**Exercise instructions**
Write out every line of the material exactly as it appears.

-------- Input data

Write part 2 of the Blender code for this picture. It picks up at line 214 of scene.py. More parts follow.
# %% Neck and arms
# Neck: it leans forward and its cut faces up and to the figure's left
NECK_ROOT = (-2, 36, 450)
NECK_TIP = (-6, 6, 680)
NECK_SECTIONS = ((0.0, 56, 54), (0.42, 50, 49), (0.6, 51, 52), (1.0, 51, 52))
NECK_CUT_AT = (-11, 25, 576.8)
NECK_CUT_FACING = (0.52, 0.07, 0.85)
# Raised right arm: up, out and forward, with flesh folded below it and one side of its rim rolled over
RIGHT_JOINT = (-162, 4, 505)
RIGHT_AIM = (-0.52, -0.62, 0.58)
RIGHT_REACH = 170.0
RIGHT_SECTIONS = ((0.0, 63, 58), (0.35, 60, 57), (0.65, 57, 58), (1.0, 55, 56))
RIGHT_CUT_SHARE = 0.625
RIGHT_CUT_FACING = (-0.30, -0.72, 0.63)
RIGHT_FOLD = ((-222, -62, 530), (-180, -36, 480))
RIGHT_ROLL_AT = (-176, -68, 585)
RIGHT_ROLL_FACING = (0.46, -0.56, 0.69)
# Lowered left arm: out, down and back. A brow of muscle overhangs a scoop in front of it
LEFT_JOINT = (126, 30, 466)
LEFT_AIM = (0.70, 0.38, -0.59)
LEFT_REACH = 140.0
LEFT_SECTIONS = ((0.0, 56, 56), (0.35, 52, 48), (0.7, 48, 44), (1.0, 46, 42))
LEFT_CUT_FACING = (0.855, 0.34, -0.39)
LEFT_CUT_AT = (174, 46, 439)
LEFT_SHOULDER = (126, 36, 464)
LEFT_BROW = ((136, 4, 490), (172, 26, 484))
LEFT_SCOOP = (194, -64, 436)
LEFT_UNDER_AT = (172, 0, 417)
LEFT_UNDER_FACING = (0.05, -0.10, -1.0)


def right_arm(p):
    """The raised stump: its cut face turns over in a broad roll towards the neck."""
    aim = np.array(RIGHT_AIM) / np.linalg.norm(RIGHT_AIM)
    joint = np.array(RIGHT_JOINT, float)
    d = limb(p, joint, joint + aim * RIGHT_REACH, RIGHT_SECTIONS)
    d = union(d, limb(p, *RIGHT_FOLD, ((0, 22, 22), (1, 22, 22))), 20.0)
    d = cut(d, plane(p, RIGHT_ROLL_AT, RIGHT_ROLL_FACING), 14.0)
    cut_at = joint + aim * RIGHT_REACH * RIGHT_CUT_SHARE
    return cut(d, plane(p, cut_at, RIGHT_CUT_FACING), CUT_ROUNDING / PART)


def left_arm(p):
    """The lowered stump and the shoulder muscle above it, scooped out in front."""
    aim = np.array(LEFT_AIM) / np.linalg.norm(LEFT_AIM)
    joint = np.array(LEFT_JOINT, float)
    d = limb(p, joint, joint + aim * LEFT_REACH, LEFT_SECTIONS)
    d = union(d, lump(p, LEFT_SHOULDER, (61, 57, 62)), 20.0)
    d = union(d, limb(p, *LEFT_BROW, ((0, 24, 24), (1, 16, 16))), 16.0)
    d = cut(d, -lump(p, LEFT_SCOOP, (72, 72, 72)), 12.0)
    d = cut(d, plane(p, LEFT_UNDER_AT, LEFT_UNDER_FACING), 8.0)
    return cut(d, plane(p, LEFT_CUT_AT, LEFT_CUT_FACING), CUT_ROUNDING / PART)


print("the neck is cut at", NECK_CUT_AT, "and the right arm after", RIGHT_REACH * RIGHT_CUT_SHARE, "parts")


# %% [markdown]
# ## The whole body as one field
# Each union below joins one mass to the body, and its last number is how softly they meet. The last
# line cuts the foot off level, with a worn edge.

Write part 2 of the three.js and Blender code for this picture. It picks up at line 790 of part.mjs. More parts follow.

----------------

**Completed exercise**
Write part 2 of the Blender code for this picture. It picks up at line 214 of scene.py. More parts follow.
# %% Neck and arms
# Neck: it leans forward and its cut faces up and to the figure's left
NECK_ROOT = (-2, 36, 450)
NECK_TIP = (-6, 6, 680)
NECK_SECTIONS = ((0.0, 56, 54), (0.42, 50, 49), (0.6, 51, 52), (1.0, 51, 52))
NECK_CUT_AT = (-11, 25, 576.8)
NECK_CUT_FACING = (0.52, 0.07, 0.85)
# Raised right arm: up, out and forward, with flesh folded below it and one side of its rim rolled over
RIGHT_JOINT = (-162, 4, 505)
RIGHT_AIM = (-0.52, -0.62, 0.58)
RIGHT_REACH = 170.0
RIGHT_SECTIONS = ((0.0, 63, 58), (0.35, 60, 57), (0.65, 57, 58), (1.0, 55, 56))
RIGHT_CUT_SHARE = 0.625
RIGHT_CUT_FACING = (-0.30, -0.72, 0.63)
RIGHT_FOLD = ((-222, -62, 530), (-180, -36, 480))
RIGHT_ROLL_AT = (-176, -68, 585)
RIGHT_ROLL_FACING = (0.46, -0.56, 0.69)
# Lowered left arm: out, down and back. A brow of muscle overhangs a scoop in front of it
LEFT_JOINT = (126, 30, 466)
LEFT_AIM = (0.70, 0.38, -0.59)
LEFT_REACH = 140.0
LEFT_SECTIONS = ((0.0, 56, 56), (0.35, 52, 48), (0.7, 48, 44), (1.0, 46, 42))
LEFT_CUT_FACING = (0.855, 0.34, -0.39)
LEFT_CUT_AT = (174, 46, 439)
LEFT_SHOULDER = (126, 36, 464)
LEFT_BROW = ((136, 4, 490), (172, 26, 484))
LEFT_SCOOP = (194, -64, 436)
LEFT_UNDER_AT = (172, 0, 417)
LEFT_UNDER_FACING = (0.05, -0.10, -1.0)


def right_arm(p):
    """The raised stump: its cut face turns over in a broad roll towards the neck."""
    aim = np.array(RIGHT_AIM) / np.linalg.norm(RIGHT_AIM)
    joint = np.array(RIGHT_JOINT, float)
    d = limb(p, joint, joint + aim * RIGHT_REACH, RIGHT_SECTIONS)
    d = union(d, limb(p, *RIGHT_FOLD, ((0, 22, 22), (1, 22, 22))), 20.0)
    d = cut(d, plane(p, RIGHT_ROLL_AT, RIGHT_ROLL_FACING), 14.0)
    cut_at = joint + aim * RIGHT_REACH * RIGHT_CUT_SHARE
    return cut(d, plane(p, cut_at, RIGHT_CUT_FACING), CUT_ROUNDING / PART)


def left_arm(p):
    """The lowered stump and the shoulder muscle above it, scooped out in front."""
    aim = np.array(LEFT_AIM) / np.linalg.norm(LEFT_AIM)
    joint = np.array(LEFT_JOINT, float)
    d = limb(p, joint, joint + aim * LEFT_REACH, LEFT_SECTIONS)
    d = union(d, lump(p, LEFT_SHOULDER, (61, 57, 62)), 20.0)
    d = union(d, limb(p, *LEFT_BROW, ((0, 24, 24), (1, 16, 16))), 16.0)
    d = cut(d, -lump(p, LEFT_SCOOP, (72, 72, 72)), 12.0)
    d = cut(d, plane(p, LEFT_UNDER_AT, LEFT_UNDER_FACING), 8.0)
    return cut(d, plane(p, LEFT_CUT_AT, LEFT_CUT_FACING), CUT_ROUNDING / PART)


print("the neck is cut at", NECK_CUT_AT, "and the right arm after", RIGHT_REACH * RIGHT_CUT_SHARE, "parts")


# %% [markdown]
# ## The whole body as one field
# Each union below joins one mass to the body, and its last number is how softly they meet. The last
# line cuts the foot off level, with a worn edge.

Write part 2 of the three.js and Blender code for this picture. It picks up at line 790 of part.mjs. More parts follow.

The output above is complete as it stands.